Method for the rack of lamb

  • Remove your lamb out of the packaging, pat dry and bring to room temperature then score the fat in 1cm intervals being careful not to cut into the meat then liberally season with sea salt.
  • Preheat a heavy based ovenproof frying pan over a medium heat then place the lamb on the fat side to render until the lamb fat is golden & crisp before searing on the opposite side, this will take around 10 minutes, drain away any excess fat which can be used at a later stag.e
  • Transfer the rack to a preheated oven 180°C /160°C fan assisted (gas 4) for 15 minutes adding a small bunch of fresh thyme or rosemary for added flavour, when cooked It should have a slight spring to touch & a core temperature of 50°C before resting.
  • Leave in a warm place for 10 minutes whilst making the ragout before carving.
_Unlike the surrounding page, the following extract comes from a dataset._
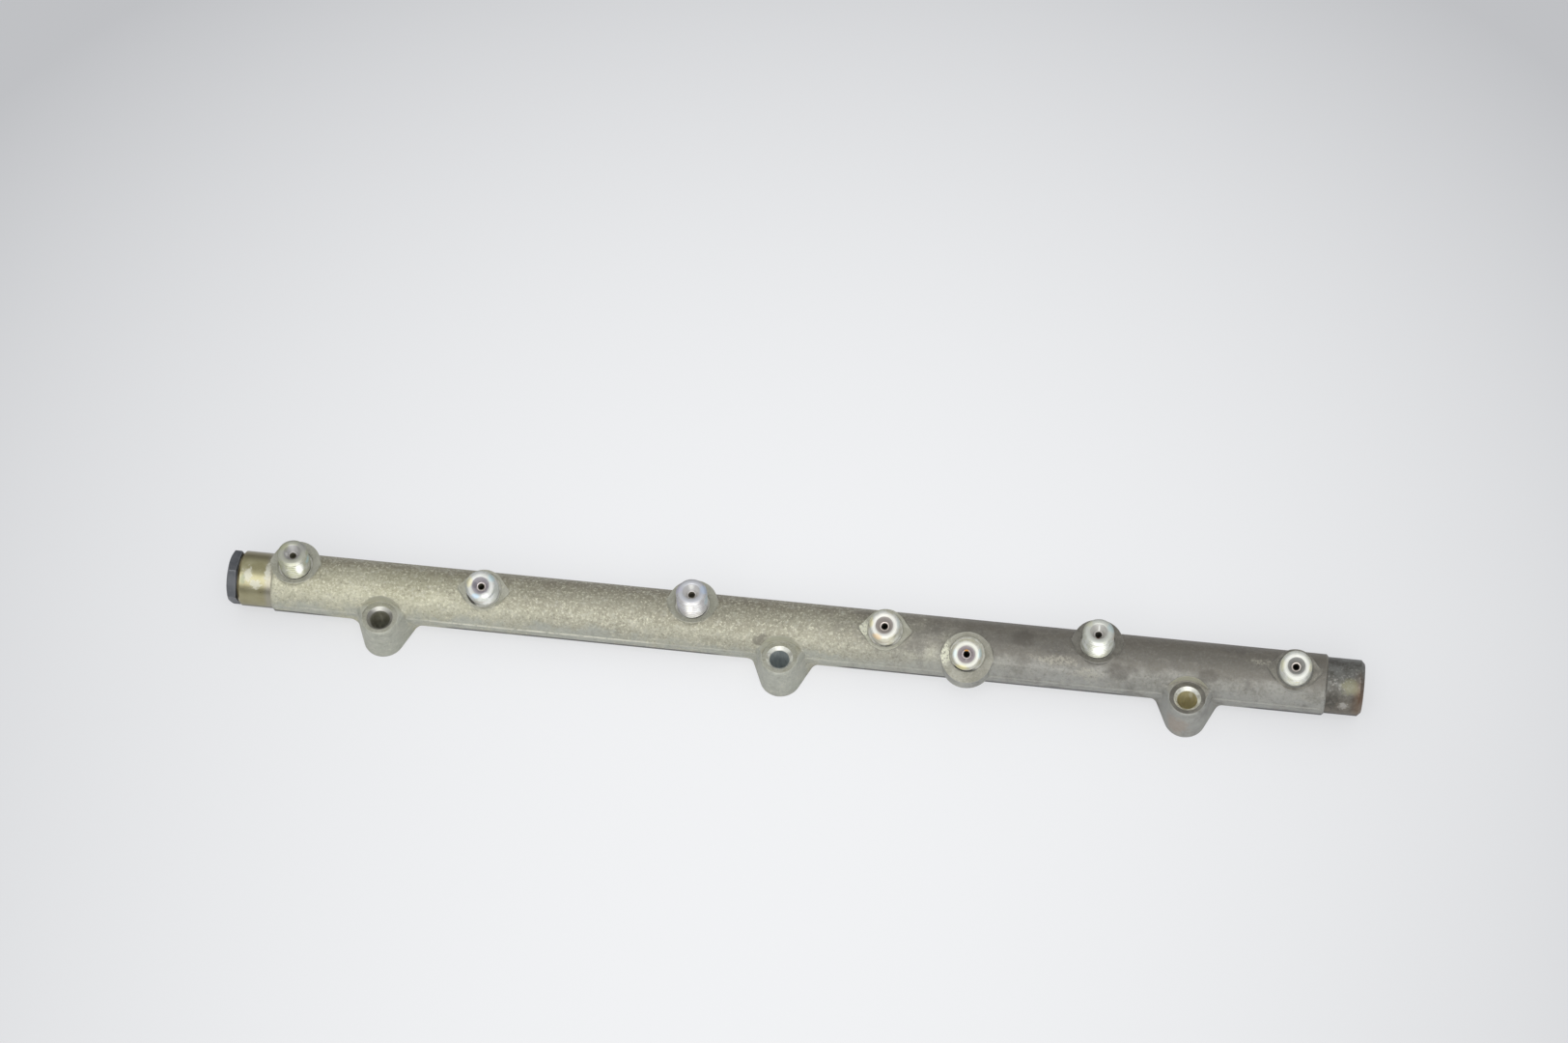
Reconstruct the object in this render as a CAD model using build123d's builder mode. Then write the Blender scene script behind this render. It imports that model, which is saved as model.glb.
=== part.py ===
from build123d import *
import os
from math import cos, pi, radians, sin, tan

# High-pressure fuel rail for a diesel engine with six cylinders in line.
# The rail is one steel forging: a thick-walled tube body, seven pipe stubs, three bolt
# lugs and a turned spigot at each end. A hexagon plug closes the left end of its bore.
# The origin is the middle bolt hole's axis on the mounting face, under the lugs.
# +X runs along the rail, +Z up along the bolts, and the rail's axis lies on the +Y side.

os.makedirs("parts", exist_ok=True)

# Engine and mounting, in millimetres and degrees
cylinder_pitch = 91.0
bolt_row_offset = 16.8
bolt_hole_diameter = 9.0
bolt_chamfer = 1.5
bolt_spotface_diameter = 16.0

# Rail body
body_diameter = 27.2
left_end_margin = 9.8
right_end_margin = 14.5
body_shoulder_chamfer = 0.8
rail_bore_diameter = 10.6
parting_height = 1.0
trim_band_width = 2.0
trim_band_height = 0.3
trim_band_end_gap = 1.6

# Turned spigots
shoulder_step = 1.1
left_spigot_length = 16.0
left_spigot_chamfer = 1.3
right_spigot_length = 16.3
right_spigot_chamfer = 1.6
port_diameter = 18.0
port_depth = 14.0
port_mouth_chamfer = 0.8
port_seat_angle = 60.0

# Bolt lugs
lug_radius = 9.3
bolt_spotface_rise = 5.6
lug_draft = 2.4
lug_flank_angle = 24.0
lug_inner_gap = 4.0
lug_skin_rise = 0.6
lug_relief_radius = 13.1
lug_relief_shift = 4.7
lug_top_chamfer = 1.3
lug_waist_level = 6.5
lug_foot_level = 2.6
lug_top_sweep = 1.5
lug_waist_sweep = 7.0
lug_foot_sweep = 4.0
lug_root_bite = 0.15

# Pipe stubs
thread_diameter = 14.0
stub_tip_distance = 23.6
stub_tip_chamfer = 1.0
stub_flat_distance = 13.0
root_groove_diameter = 15.8
root_groove_depth = 1.5
boss_face_growth = 0.2
seat_mouth_diameter = 7.8
seat_foot_diameter = 4.5
seat_angle = 60.0
stub_bore_diameter = 2.9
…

Method for spring vegetable ragout

  • Soften the onion in a little olive oil over a medium heat
  • Add the chicken stock & potatoes & bring to a boil.
  • Add the butter & shake the pan until the butter has all been incorporated into the stock.
  • Add the greens, heat through for 1 minute then check seasoning & keep warm ready for serving.

To serve

  • Serve the rack of lamb cut into chops on the ragout with a pea shoot salad dressed in vinaigrette alongside freshly baked crusty sourdough.